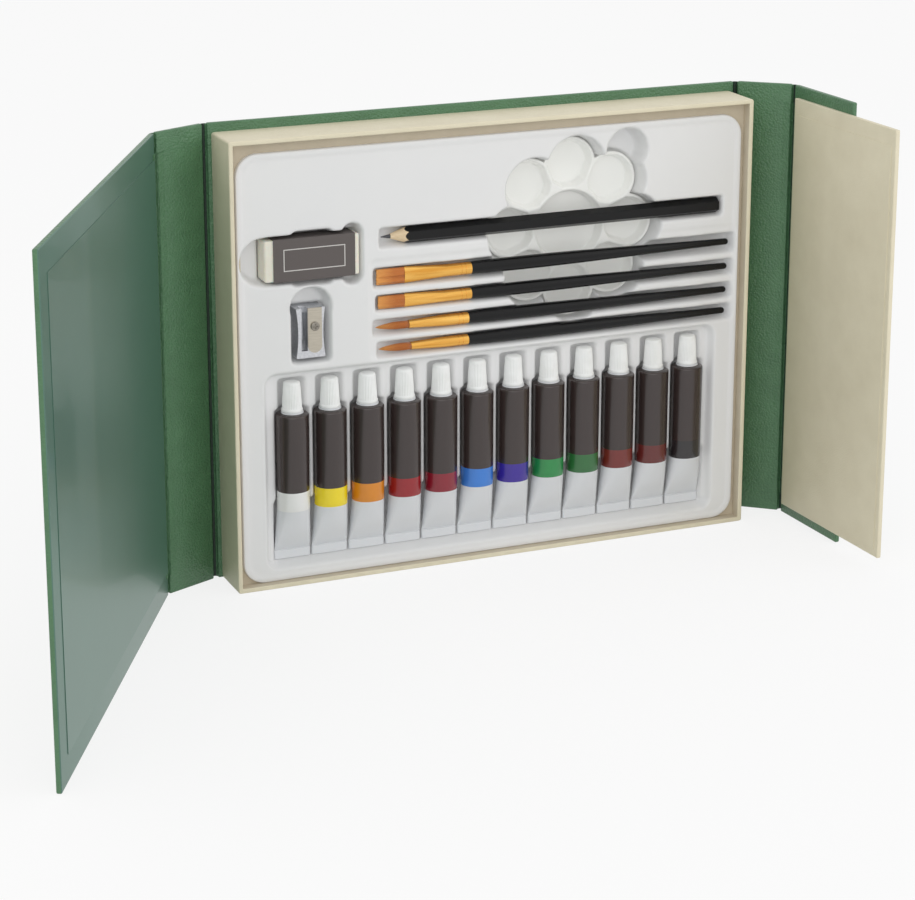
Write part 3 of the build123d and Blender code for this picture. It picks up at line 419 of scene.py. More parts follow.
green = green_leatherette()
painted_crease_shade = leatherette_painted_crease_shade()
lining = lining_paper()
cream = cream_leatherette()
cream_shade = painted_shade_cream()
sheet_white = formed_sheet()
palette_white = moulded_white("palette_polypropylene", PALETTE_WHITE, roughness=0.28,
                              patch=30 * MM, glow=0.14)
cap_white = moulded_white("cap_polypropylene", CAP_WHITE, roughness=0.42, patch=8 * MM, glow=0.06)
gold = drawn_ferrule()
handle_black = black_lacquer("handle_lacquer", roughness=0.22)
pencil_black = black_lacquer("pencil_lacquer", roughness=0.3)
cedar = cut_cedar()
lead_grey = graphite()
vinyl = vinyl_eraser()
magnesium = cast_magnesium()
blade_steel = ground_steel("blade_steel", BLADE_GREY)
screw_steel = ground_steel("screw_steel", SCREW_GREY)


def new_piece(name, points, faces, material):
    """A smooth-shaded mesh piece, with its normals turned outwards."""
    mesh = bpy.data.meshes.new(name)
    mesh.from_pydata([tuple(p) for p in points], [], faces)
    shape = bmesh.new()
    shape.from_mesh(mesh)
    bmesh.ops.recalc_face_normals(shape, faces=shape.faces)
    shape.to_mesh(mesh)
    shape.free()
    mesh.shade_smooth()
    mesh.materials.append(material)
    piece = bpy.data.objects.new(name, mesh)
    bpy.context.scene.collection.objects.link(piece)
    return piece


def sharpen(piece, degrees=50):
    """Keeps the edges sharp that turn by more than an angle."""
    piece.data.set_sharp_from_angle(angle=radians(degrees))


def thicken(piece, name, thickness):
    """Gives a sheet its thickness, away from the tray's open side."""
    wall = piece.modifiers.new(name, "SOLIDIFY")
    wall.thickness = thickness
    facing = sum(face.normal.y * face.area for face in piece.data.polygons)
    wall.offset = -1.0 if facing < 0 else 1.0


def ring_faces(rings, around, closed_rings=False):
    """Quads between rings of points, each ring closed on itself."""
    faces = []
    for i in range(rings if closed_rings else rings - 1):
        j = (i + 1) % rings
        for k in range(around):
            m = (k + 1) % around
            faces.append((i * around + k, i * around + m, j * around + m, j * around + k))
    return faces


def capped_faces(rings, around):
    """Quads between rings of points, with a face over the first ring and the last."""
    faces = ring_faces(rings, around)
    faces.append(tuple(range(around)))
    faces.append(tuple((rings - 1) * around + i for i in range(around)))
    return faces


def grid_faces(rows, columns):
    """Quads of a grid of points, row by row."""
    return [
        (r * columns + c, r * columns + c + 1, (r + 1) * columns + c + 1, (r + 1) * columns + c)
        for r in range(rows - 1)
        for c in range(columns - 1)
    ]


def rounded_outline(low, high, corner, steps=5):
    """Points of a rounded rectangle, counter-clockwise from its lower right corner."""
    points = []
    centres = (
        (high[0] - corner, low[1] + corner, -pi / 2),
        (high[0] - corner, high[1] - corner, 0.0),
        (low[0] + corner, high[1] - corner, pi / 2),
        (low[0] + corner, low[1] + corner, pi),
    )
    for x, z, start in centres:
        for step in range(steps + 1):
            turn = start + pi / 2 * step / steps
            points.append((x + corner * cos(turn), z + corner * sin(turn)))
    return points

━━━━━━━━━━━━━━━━

WRITTEN TASK: Please return the data above exactly as given.

FINISHED TASK:
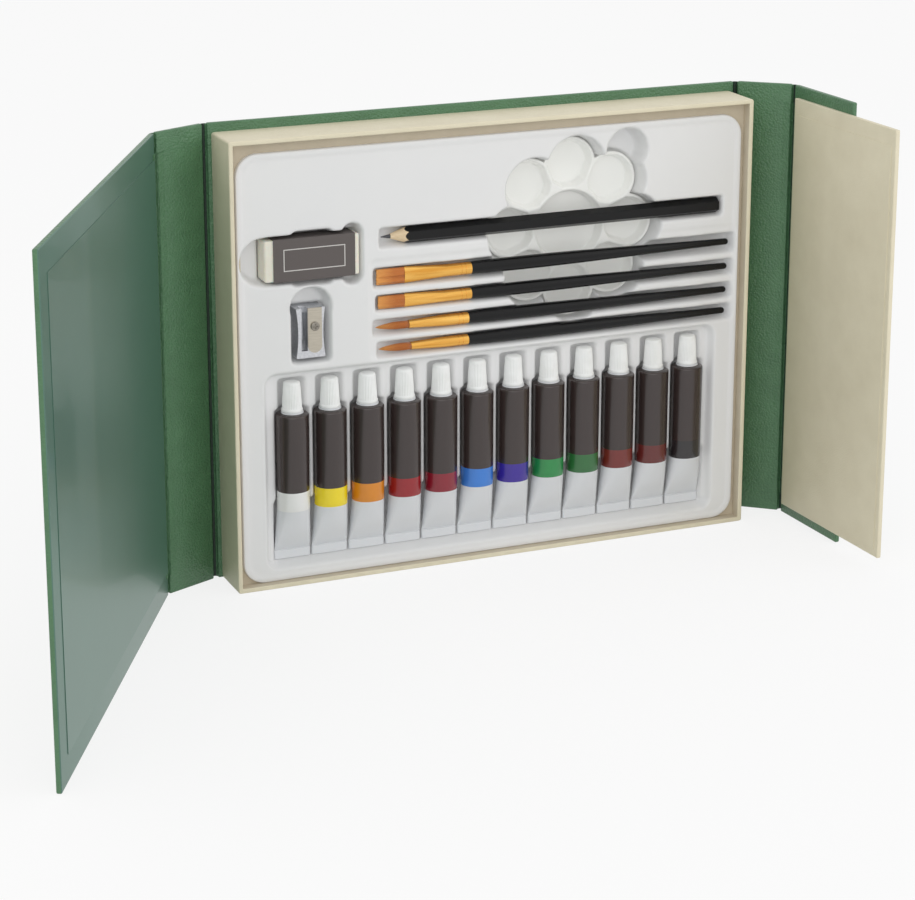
Write part 3 of the build123d and Blender code for this picture. It picks up at line 419 of scene.py. More parts follow.
green = green_leatherette()
painted_crease_shade = leatherette_painted_crease_shade()
lining = lining_paper()
cream = cream_leatherette()
cream_shade = painted_shade_cream()
sheet_white = formed_sheet()
palette_white = moulded_white("palette_polypropylene", PALETTE_WHITE, roughness=0.28,
                              patch=30 * MM, glow=0.14)
cap_white = moulded_white("cap_polypropylene", CAP_WHITE, roughness=0.42, patch=8 * MM, glow=0.06)
gold = drawn_ferrule()
handle_black = black_lacquer("handle_lacquer", roughness=0.22)
pencil_black = black_lacquer("pencil_lacquer", roughness=0.3)
cedar = cut_cedar()
lead_grey = graphite()
vinyl = vinyl_eraser()
magnesium = cast_magnesium()
blade_steel = ground_steel("blade_steel", BLADE_GREY)
screw_steel = ground_steel("screw_steel", SCREW_GREY)


def new_piece(name, points, faces, material):
    """A smooth-shaded mesh piece, with its normals turned outwards."""
    mesh = bpy.data.meshes.new(name)
    mesh.from_pydata([tuple(p) for p in points], [], faces)
    shape = bmesh.new()
    shape.from_mesh(mesh)
    bmesh.ops.recalc_face_normals(shape, faces=shape.faces)
    shape.to_mesh(mesh)
    shape.free()
    mesh.shade_smooth()
    mesh.materials.append(material)
    piece = bpy.data.objects.new(name, mesh)
    bpy.context.scene.collection.objects.link(piece)
    return piece


def sharpen(piece, degrees=50):
    """Keeps the edges sharp that turn by more than an angle."""
    piece.data.set_sharp_from_angle(angle=radians(degrees))


def thicken(piece, name, thickness):
    """Gives a sheet its thickness, away from the tray's open side."""
    wall = piece.modifiers.new(name, "SOLIDIFY")
    wall.thickness = thickness
    facing = sum(face.normal.y * face.area for face in piece.data.polygons)
    wall.offset = -1.0 if facing < 0 else 1.0


def ring_faces(rings, around, closed_rings=False):
    """Quads between rings of points, each ring closed on itself."""
    faces = []
    for i in range(rings if closed_rings else rings - 1):
        j = (i + 1) % rings
        for k in range(around):
            m = (k + 1) % around
            faces.append((i * around + k, i * around + m, j * around + m, j * around + k))
    return faces


def capped_faces(rings, around):
    """Quads between rings of points, with a face over the first ring and the last."""
    faces = ring_faces(rings, around)
    faces.append(tuple(range(around)))
    faces.append(tuple((rings - 1) * around + i for i in range(around)))
    return faces


def grid_faces(rows, columns):
    """Quads of a grid of points, row by row."""
    return [
        (r * columns + c, r * columns + c + 1, (r + 1) * columns + c + 1, (r + 1) * columns + c)
        for r in range(rows - 1)
        for c in range(columns - 1)
    ]


def rounded_outline(low, high, corner, steps=5):
    """Points of a rounded rectangle, counter-clockwise from its lower right corner."""
    points = []
    centres = (
        (high[0] - corner, low[1] + corner, -pi / 2),
        (high[0] - corner, high[1] - corner, 0.0),
        (low[0] + corner, high[1] - corner, pi / 2),
        (low[0] + corner, low[1] + corner, pi),
    )
    for x, z, start in centres:
        for step in range(steps + 1):
            turn = start + pi / 2 * step / steps
            points.append((x + corner * cos(turn), z + corner * sin(turn)))
    return points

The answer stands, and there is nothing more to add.